Kızı Mihrimah'ın yanı sıra padişaha üst üste dört şehzade daha doğurdu Hürrem; Abdullah, Selim, Bayezid ve Cihangir... Artık kendisini Pargalı İbrahim Paşa ile baş edebilecek güçte hissediyordu, planını uygulamaya koyabilirdi. İmparatorluk sınırlarını genişletmekten, devleti zenginleştirmekten başka düşüncesi olmayan Sultan Süleyman ise hep seferlerdeydi. Hürrem Sultan bu yüzden ona özel ulaklarıyla mektup üzerine mektup gönderiyordu. Bunlar aşk mektupları olduğu kadar 'iş' mektuplarıydı da... İşte bu mektuplardan birinde, kendisine her zaman inanmaya hazır olan Süleyman'ı, Pargalı'nın sultanlığını ilan etmeye hazırlandığına ikna etti.
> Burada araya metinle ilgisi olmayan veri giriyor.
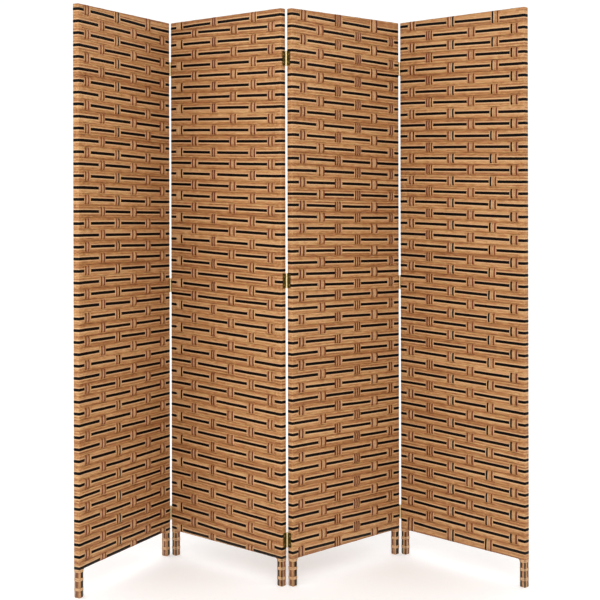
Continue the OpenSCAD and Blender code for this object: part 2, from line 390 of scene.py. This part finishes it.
def make_paper_group():
    group, given, out = new_group(
        "Paper cord",
        {"Deep": (0.30, 0.12, 0.04, 1), "Middle": (0.52, 0.27, 0.11, 1), "Pale": (0.70, 0.46, 0.24, 1),
         "Twist Length": 0.007, "Crinkle": 0.5, "Tone Spread": 1.0, "Rub": 0.5},
        {"Color": "NodeSocketColor", "Roughness": "NodeSocketFloat", "Height": "NodeSocketFloat"})
    deep, middle_tone, pale = (given.outputs[name] for name in ("Deep", "Middle", "Pale"))
    uv = group.nodes.new("ShaderNodeUVMap")
    uv.uv_map = "cord"
    split = group.nodes.new("ShaderNodeSeparateXYZ")
    group.links.new(uv.outputs[0], split.inputs[0])
    along, v = split.outputs[0], split.outputs[1]
    number = math_node(group, "FLOOR", v)
    across = math_node(group, "FRACT", v)

    # slanting folds of the twist
    turns = math_node(group, "DIVIDE", along, given.outputs["Twist Length"])
    slant = math_node(group, "ADD", turns, times(group, across, FOLD_SLANT))
    fold = times(group, math_node(group, "PINGPONG", slant, 0.5), 2.0)

    # crinkled paper, stretched along the cord
    crinkle_at = combine(group, times(group, along, CRINKLES[0]), times(group, across, CRINKLES[1]),
                         times(group, number, CRINKLES[2]))
    crinkle = noise(group, crinkle_at, 1.0, detail=3.0)

    # a tone of its own for each cord, a slow change along it, and patches
    own = group.nodes.new("ShaderNodeTexWhiteNoise")
    own.noise_dimensions = "1D"
    group.links.new(number, own.inputs["W"])
    slow_at = combine(group, times(group, along, SLOW_TONES[0]), times(group, number, SLOW_TONES[1]), 0.0)
    slow = noise(group, slow_at, 1.0, detail=1.0)
    patch_at = combine(group, times(group, along, PATCHES[0]), times(group, v, PATCHES[1]), 3.0)
    patches = noise(group, patch_at, 1.0, detail=2.0)
    tone = math_node(group, "ADD", times(group, own.outputs["Value"], 0.4), times(group, slow, 0.6))
    tone = math_node(group, "MULTIPLY_ADD", patches, 1.0, tone)
    tone = math_node(group, "SUBTRACT", tone, 1.0)
    tone = math_node(group, "MULTIPLY_ADD", tone, given.outputs["Tone Spread"], 0.5)
    body = mix_colour(group, map_range(group, tone, 0.0, 0.5, 0.0, 1.0), deep, middle_tone)
    body = mix_colour(group, map_range(group, tone, 0.5, 1.0, 0.0, 1.0), body, pale)

    # painted shade: the bottoms of folds and crinkles are darkened, as if shaded
    relief = math_node(group, "MULTIPLY_ADD", crinkle, given.outputs["Crinkle"], times(group, fold, 0.5))
    shade = map_range(group, relief, 0.15, 0.8, 0.35, 0.0)
    colour = mix_colour(group, shade, body, deep)

    # the fibres of a cord differ: some are redder, some greener
    hue_at = combine(group, times(group, along, HUES[0]), times(group, v, HUES[1]), 8.0)
    hue = noise(group, hue_at, 1.0, detail=1.0)
    tint = mix_colour(group, map_range(group, hue, 0.3, 0.7, 0.0, 1.0), REDDER, GREENER)
    colour = mix_colour(group, HUE_STRENGTH, colour, mix_colour(group, 1.0, colour, tint, "MULTIPLY"))

    # painted highlight: the paper is painted pale where the mesh attribute asks for it
    painted_highlight = group.nodes.new("ShaderNodeAttribute")
    painted_highlight.attribute_name = "painted_highlight"
    highlit = times(group, painted_highlight.outputs["Fac"], given.outputs["Rub"])
    colour = mix_colour(group, highlit, colour, pale)
    group.links.new(colour, out.inputs["Color"])
    group.links.new(map_range(group, crinkle, 0.3, 0.7, 0.5, 0.75), out.inputs["Roughness"])
    group.links.new(relief, out.inputs["Height"])
    return group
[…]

Karısına inanan padişah, Pargalı'yı boğdurarak öldürttü.
Hürrem hiç bir zaman tek bir hedef üzerine
yoğunlaşmadı. Saltanatı tam olarak elinde tutmak için kızı Mihrimah
Sultanı da, Rüstem Paşa ile evlendirdi ve damadını hemen sadrazam
yaptı. Bu sezonun bölümlerinde ufak ufak bunlara da giriyor yapımcılar zaten... O günlerde Mihrimah Sultana aşık olan bir başka isim daha vardı ama onun
bu karanlık entrikalar arasında hiç şansı yoktu. Kim mi bu adam... Çoğumuz bilmez ama Mimar Sinan...
Ama Mihrimah ile hiçbir zaman evlenemedi. Adı tarihe, dünyanın en büyük
mimarı ve sanatçılarından biri olarak geçti. Bu karşılıksız aşkın buruk öyküsüne başka bir çalışmamda değineceğim. Hürrem'in tarifi mümkün olmayan hırsının sonucu olarak Kanuni'ye kendi öz oğlunu, Mustafa'yı nasıl öldürttüğünü
de ben anlatmayayım; yakın bölümlerde inceden inceden bunları da göreceğiz.